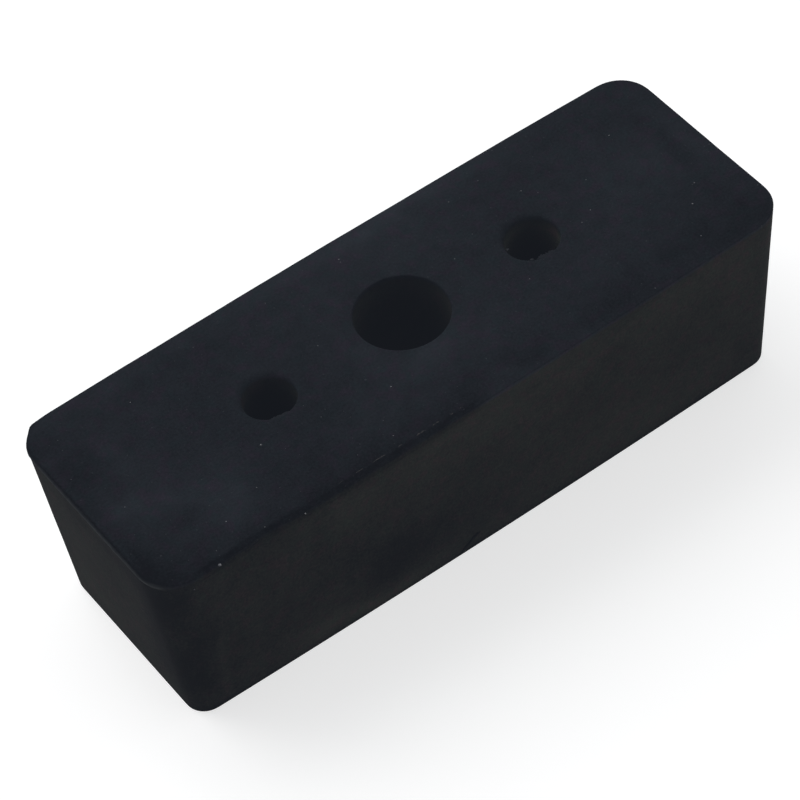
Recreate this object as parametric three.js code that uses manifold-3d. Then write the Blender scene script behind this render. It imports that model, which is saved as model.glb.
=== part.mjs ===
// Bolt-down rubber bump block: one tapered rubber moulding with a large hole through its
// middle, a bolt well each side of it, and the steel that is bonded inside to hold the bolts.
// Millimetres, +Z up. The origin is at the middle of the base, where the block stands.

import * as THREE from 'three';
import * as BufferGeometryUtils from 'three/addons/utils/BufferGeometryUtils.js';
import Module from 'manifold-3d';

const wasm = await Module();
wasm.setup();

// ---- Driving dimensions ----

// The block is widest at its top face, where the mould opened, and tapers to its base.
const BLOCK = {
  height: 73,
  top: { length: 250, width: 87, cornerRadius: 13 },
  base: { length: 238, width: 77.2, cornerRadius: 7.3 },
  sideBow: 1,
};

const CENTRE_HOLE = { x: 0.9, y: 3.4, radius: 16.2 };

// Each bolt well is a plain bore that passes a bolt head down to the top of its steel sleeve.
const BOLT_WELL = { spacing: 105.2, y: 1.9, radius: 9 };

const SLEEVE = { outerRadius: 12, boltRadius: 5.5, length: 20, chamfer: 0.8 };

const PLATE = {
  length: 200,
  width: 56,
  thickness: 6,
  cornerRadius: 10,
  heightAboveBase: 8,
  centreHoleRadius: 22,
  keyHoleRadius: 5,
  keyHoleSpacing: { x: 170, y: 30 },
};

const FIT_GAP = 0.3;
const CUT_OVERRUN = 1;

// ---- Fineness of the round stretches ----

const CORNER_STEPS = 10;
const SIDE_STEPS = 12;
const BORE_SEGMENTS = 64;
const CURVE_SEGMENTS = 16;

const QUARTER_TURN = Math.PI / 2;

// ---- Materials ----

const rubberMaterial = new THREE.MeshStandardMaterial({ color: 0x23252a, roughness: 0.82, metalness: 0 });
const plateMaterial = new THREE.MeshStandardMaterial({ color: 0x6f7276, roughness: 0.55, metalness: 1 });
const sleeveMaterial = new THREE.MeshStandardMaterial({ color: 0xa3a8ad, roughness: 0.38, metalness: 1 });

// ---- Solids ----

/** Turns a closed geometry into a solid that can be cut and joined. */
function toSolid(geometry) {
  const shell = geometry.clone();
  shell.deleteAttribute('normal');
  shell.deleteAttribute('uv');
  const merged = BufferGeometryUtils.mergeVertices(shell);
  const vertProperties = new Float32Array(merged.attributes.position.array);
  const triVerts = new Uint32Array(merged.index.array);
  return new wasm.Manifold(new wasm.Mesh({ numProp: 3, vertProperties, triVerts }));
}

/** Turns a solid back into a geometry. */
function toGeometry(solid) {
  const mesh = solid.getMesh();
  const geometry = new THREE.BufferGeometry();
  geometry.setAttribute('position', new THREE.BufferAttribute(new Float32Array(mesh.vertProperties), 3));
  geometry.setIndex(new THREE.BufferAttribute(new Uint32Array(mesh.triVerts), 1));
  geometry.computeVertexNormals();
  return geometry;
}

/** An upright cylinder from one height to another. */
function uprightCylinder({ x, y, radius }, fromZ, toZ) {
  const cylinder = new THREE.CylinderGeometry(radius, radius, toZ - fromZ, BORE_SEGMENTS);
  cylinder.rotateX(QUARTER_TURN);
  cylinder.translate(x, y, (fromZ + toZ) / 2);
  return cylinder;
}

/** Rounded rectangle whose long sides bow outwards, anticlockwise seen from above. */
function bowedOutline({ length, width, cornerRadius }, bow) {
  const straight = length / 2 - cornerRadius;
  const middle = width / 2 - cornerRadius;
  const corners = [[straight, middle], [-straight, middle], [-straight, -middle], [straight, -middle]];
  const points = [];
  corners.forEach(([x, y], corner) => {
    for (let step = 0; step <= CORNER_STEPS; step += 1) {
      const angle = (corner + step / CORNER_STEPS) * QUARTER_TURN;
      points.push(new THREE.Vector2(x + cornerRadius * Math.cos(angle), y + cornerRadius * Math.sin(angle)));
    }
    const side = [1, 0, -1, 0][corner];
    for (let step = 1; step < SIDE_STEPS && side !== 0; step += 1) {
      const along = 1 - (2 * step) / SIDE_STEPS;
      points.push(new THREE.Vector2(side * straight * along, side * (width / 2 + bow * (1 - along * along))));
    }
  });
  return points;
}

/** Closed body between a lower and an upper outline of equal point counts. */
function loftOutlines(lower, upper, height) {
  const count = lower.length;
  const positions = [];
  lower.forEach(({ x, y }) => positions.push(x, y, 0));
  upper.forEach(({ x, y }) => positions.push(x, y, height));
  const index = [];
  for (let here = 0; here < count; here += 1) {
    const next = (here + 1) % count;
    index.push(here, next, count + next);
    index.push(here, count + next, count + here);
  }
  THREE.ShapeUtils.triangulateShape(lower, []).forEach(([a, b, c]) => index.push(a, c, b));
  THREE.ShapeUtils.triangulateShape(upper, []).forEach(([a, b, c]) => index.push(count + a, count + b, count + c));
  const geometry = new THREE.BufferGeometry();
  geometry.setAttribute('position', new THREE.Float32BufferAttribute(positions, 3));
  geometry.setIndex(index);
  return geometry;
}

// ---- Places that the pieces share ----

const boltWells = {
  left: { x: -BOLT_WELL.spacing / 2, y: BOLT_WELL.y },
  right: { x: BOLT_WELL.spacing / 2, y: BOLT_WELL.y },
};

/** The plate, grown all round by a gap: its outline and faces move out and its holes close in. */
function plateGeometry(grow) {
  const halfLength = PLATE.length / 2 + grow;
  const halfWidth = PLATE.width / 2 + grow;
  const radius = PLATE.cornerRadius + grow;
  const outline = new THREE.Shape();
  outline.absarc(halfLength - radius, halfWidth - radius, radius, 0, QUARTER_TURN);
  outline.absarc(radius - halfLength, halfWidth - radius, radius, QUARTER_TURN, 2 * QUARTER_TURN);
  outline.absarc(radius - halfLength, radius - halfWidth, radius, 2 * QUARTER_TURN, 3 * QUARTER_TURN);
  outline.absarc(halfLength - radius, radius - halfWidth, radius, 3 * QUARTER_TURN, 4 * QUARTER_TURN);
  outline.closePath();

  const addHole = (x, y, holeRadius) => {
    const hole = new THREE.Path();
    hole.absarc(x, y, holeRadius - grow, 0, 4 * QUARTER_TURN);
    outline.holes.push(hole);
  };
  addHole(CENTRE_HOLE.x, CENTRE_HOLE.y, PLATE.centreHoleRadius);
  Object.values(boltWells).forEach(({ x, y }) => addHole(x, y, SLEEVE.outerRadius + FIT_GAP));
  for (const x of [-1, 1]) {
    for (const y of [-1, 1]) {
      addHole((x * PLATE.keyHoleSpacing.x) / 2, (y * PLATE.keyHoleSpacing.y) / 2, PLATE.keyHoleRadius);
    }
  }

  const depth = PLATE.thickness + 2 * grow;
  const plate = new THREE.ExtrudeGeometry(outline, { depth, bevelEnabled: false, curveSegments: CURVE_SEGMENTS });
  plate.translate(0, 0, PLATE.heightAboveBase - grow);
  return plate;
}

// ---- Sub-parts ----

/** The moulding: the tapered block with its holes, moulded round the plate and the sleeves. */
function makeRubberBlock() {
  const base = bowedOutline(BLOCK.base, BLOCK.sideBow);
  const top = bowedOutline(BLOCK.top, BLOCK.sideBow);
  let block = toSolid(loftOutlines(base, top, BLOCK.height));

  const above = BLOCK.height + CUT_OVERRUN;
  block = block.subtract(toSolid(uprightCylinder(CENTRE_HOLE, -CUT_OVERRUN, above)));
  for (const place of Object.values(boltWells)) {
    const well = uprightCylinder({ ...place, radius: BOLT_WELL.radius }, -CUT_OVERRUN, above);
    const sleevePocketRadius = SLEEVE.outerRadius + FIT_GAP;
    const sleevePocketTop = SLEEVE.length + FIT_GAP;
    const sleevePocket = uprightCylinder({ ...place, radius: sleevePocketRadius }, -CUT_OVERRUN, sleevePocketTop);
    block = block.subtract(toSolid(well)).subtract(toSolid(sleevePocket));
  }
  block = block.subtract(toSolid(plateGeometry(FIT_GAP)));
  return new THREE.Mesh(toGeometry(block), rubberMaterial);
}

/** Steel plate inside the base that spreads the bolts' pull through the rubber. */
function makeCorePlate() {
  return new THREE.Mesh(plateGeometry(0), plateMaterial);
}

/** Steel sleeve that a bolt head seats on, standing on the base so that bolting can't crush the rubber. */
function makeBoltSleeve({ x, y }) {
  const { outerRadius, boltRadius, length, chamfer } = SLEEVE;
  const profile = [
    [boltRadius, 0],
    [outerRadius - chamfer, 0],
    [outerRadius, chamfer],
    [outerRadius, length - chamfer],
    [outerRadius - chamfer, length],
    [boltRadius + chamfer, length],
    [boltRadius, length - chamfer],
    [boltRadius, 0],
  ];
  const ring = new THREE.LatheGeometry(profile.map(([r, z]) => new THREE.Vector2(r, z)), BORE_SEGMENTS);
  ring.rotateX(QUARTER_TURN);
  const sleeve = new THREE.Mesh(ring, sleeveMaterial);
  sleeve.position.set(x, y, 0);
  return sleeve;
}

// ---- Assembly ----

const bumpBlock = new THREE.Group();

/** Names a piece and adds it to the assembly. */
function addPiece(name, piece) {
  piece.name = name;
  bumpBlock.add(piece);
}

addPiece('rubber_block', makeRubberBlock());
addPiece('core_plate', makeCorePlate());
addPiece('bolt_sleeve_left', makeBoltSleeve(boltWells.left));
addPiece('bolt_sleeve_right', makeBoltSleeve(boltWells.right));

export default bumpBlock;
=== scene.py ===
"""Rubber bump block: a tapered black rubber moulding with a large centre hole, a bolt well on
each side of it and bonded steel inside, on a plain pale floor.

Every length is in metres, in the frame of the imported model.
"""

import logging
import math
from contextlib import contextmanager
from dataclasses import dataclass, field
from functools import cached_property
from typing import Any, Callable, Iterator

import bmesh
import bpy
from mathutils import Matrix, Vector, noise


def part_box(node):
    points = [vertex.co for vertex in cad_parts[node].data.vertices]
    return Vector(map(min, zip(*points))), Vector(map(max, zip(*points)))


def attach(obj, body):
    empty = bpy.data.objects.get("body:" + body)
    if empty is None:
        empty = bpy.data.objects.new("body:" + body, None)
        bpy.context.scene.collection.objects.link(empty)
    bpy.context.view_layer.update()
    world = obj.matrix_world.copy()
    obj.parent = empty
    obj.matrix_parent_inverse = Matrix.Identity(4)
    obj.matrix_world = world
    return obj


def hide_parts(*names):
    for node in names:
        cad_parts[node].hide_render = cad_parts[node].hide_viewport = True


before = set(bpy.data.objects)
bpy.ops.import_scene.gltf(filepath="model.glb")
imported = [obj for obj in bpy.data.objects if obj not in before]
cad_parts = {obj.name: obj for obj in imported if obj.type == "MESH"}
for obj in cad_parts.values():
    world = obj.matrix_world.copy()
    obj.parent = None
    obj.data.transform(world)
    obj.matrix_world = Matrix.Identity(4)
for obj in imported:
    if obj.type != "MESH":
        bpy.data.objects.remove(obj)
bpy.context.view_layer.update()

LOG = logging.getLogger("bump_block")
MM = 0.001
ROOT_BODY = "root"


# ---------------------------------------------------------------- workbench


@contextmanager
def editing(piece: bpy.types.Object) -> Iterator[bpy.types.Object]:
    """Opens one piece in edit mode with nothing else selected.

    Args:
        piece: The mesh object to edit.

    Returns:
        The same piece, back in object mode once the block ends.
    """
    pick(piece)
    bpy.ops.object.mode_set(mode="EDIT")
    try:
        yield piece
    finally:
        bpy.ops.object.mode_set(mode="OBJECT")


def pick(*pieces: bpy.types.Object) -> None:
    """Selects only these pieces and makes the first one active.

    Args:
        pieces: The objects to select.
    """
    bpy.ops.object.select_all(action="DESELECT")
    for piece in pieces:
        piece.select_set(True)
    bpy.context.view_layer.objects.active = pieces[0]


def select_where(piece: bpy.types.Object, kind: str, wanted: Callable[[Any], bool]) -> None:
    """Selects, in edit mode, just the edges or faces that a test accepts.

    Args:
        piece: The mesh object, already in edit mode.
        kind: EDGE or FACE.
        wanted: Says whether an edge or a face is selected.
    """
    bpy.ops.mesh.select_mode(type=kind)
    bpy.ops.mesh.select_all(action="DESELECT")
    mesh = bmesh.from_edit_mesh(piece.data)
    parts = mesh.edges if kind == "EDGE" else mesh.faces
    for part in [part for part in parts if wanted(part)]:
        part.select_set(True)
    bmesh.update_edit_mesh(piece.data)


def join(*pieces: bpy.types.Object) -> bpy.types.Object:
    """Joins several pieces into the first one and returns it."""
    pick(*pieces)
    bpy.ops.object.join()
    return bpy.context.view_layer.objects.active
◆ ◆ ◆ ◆
Repeat exactly the lines running from the one with "addPiece('rubber_block', makeRubberBlock());" through the one with "before = set(bpy.data.objects)", both included.

addPiece('rubber_block', makeRubberBlock());
addPiece('core_plate', makeCorePlate());
addPiece('bolt_sleeve_left', makeBoltSleeve(boltWells.left));
addPiece('bolt_sleeve_right', makeBoltSleeve(boltWells.right));

export default bumpBlock;
=== scene.py ===
"""Rubber bump block: a tapered black rubber moulding with a large centre hole, a bolt well on
each side of it and bonded steel inside, on a plain pale floor.

Every length is in metres, in the frame of the imported model.
"""

import logging
import math
from contextlib import contextmanager
from dataclasses import dataclass, field
from functools import cached_property
from typing import Any, Callable, Iterator

import bmesh
import bpy
from mathutils import Matrix, Vector, noise


def part_box(node):
    points = [vertex.co for vertex in cad_parts[node].data.vertices]
    return Vector(map(min, zip(*points))), Vector(map(max, zip(*points)))


def attach(obj, body):
    empty = bpy.data.objects.get("body:" + body)
    if empty is None:
        empty = bpy.data.objects.new("body:" + body, None)
        bpy.context.scene.collection.objects.link(empty)
    bpy.context.view_layer.update()
    world = obj.matrix_world.copy()
    obj.parent = empty
    obj.matrix_parent_inverse = Matrix.Identity(4)
    obj.matrix_world = world
    return obj


def hide_parts(*names):
    for node in names:
        cad_parts[node].hide_render = cad_parts[node].hide_viewport = True


before = set(bpy.data.objects)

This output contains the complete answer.